China imposed 25 per cent tariffs on a list of U.S. products including soybeans in July 2018 in response to duties Washington levied on Chinese goods, bringing U.S. soybean shipments to a virtual halt. Before the conflict, China bought U.S. soybeans worth $12 billion a year (all figures US$).
China’s soybean imports in July rose threefold from a year earlier, after the arrival of cargoes booked by Chinese state firms during a bilateral truce in December.
“The trade is believing that maybe we will get an agreement worked out,” said Brian Hoops, president of broker Midwest Market Solutions.
The most actively traded soybean futures contract on the Chicago Board Of Trade ended up 1.1 per cent at $8.67-1/4 a bushel. Earlier in the session, the contract hit $8.55 a bushel, matching a nearly three-week low set of Friday.
Most-active corn futures rose 0.1 per cent to $3.68-1/4 a bushel. The most-active wheat futures contract slipped 0.6 per cent to $4.75-1/4 a bushel. MGEX spring wheat futures set contract lows under pressure from the ongoing U.S. harvest and weak cash markets, brokers said.

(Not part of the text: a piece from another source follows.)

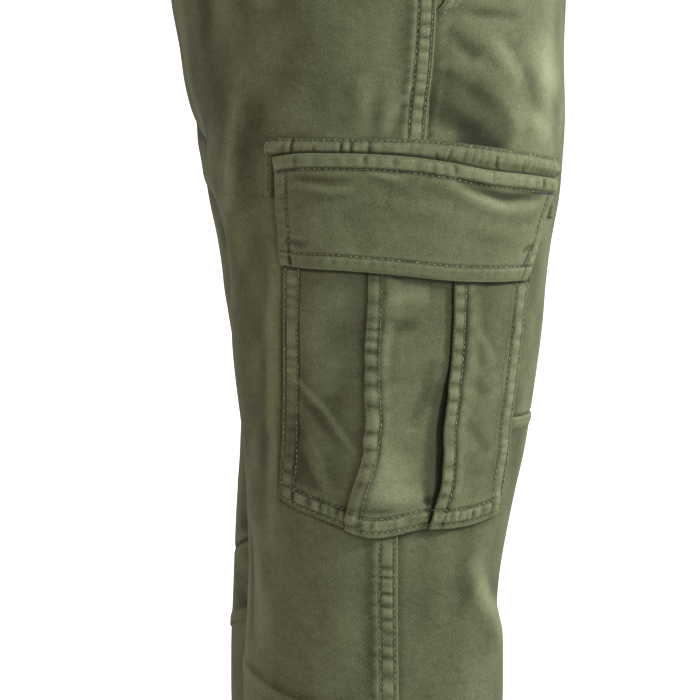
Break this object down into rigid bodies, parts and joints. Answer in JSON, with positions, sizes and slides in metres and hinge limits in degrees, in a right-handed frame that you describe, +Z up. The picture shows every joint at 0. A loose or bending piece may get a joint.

Technical buying helped push corn futures higher, traders said. News that the U.S. and Japan agreed in principle to core elements of a trade deal also underpinned prices, they said.
“If we have an agreement with Japan, maybe China will be next,” Hoops said.
Uncertainty about the size of the upcoming U.S. corn and soybean harvests helped support markets, after advisory service Pro Farmer on Friday estimated crop yields would fall short of federal forecasts.
The U.S. Department of Agriculture on Monday increased its good-to-excellent rating for the corn crop by one percentage point to 57 per cent and its soybean rating by two points to 55 per cent.